I changed some things, not everything to do with my blog. Now it’s a plain carcrash(tm) of a blog and not just something that fell off the back of a truck. I made the ying yang picture myself using gimp. I’m not much of a graphic artist - try not at all, but at least it’s mine. I’ll probably design a better one later. What I am wanting to do is to create a space for myself. I got rid of the death counter - so many dead now, i don’t think we’ll ever know the real picture. That should make my right wing friends happy.

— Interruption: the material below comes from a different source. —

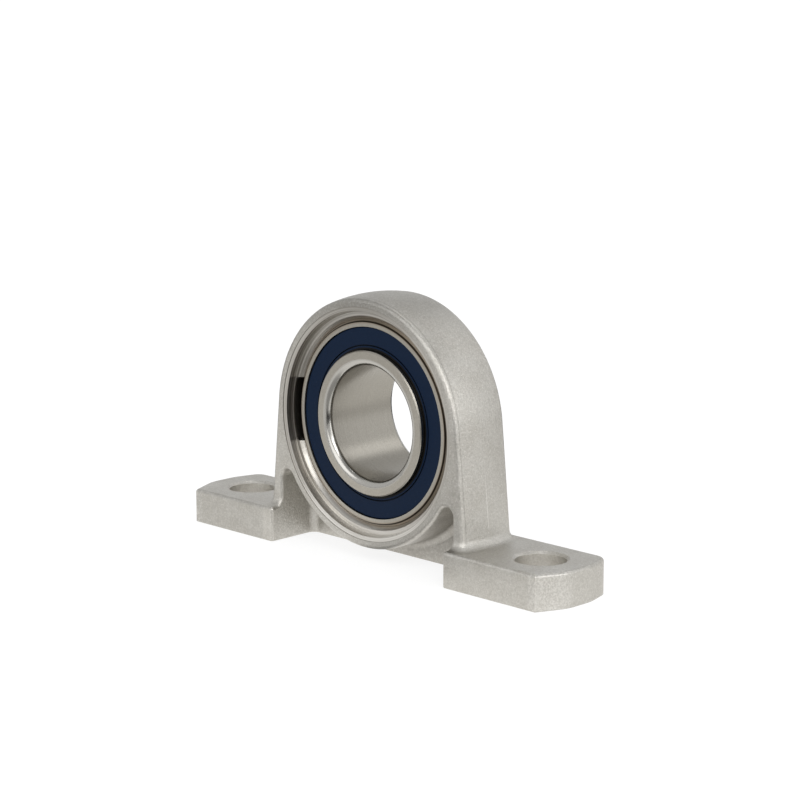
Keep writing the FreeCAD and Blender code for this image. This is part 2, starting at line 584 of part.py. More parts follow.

I applied for an internal job as a advisor/assistant team leader this week at work. I’ve been filling out the application, which had 3 tough questions.. but the last one was the hardest in a way. Something to the effect of “what is lacking in your current role?”. Good question, and perhaps a bit of a trick question. I don’t think anything is lacking in my current position at all. I love it. It’s full of variety and even if I don’t get it, I will be doing additional training for ADSL support which is something I have been working for, for quite some time.

One of my friends (male) from work asked me out for a coffee last night, and I didn’t think anything of it at first, and then i had a horrible thought. So I saw someone else I am friends with downstairs when work was done and invited her too. We had a lovely chat for a couple of hours and when it was time to go, my friend turned around and asked if I wanted to stay for another coffee, and internally I was going “eeeek” so I smiled and said “no, i have stuff to do tomorrow and I need to go home, eat and sleep” and walked off with my other friend (female). Call me paranoid.. but I just didn’t want to do the lets sit alone with a guy for coffee, I suggest that to my single male friends who wanna ask a chick out as its a nice casual in. I don’t know I’ll be doing that again in a hurry.

Harsh reality bout my home life is starting to make itself known to me. M has pulled away and the void I have been putting off for four years has started seeping into my life. I’ve done a bit of night time tears over the last few nights, and during the day and I wish that I could work all the time so I didn’t have to think about home at all. I need more space. I am reminded of the fear that everyone felt in the Neverending Story - of “the nothing”. It creeps into their world as children of the world stop reading. Well a similar kind of “nothing” I guess I feel is creeping into my world as I watch someone who loves me slowly close himself off to me, and for a while, I had that as a security blanket - but it’s going. And soon there’s one less person in the world that loves me.